19“Tennessee was the best state” to update their laws, cousin Rob told us. “Every moonshiner was calling in. ‘We’re gonna head it on firewood!’ they’d say. Well, we showed them a different way.”

The work that goes into these machines is incredible. Hand-made, every one.

And American. The first thing a new distiller does when he wants to get moving on his project is get these guys on the line, and it’s a damn fine place to begin the Kentucky Whiskey Trail. Jim Beam Kentucky is beautiful. In the city, they decorate their buildings with the Colonel. 21 And the countryside? It’s God’s countryside. And it is also where Jim Beam’s great grandson, Fred Noe, lives and works with his son. The two of them met us at the door, and we jumped on the truck to the distillery. It was 10:40 in the damn morning before I had my first taste of whitedog, but that didn’t bother my star-struck brain too much. “You feel it in your belly!” our tour guide exclaimed — “the Kentucky hug!” That’s fine and all, but we’re drinking with Fred Noe so I was a little distracted. Noe is a 7th-generation Beam, and the company has used the same stream of yeast since old Jim’s in 1935. His factory is a whiskey-lovers wonderland, and the first type of distillery we visited. Set in rolling green hills and run by the family, but industrial as heck.
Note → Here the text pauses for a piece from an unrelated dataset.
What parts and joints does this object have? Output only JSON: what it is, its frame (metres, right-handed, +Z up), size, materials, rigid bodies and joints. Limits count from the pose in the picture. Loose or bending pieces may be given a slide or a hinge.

They kind of gave us the run of the joint. Or at least let me do all of the things I wanted to, which was bottle my own bottle of Jim Beam Single Barrel …

… watch Fred Noe slam the bung into his 13th million barrel…

…then have a glass of 9-year, uncut, unfiltered Beam, which Fred poured us from the 10 millionth barrel of his fine product.

This a.m. whiskey thing is a dangerous delicacy. And this particular glass was stunningly good.

Deep amber in its coloring, there were actually burnt charcoal flakes in the glass, like a man’s man’s Goldschlagger. Sweet on the nose, it has a lingering honey and maple scent. After my first, I wrote “stunning” in my notebook. A sweet maple burn hangs on the palate until a strong, cedar finish with a bite. The burn lingered pleasantly with the wood.

So we stole ourselves another glass, walked outside next to a barrel truck, and enjoyed the strangely gorgeous combination of country roads and rural industry.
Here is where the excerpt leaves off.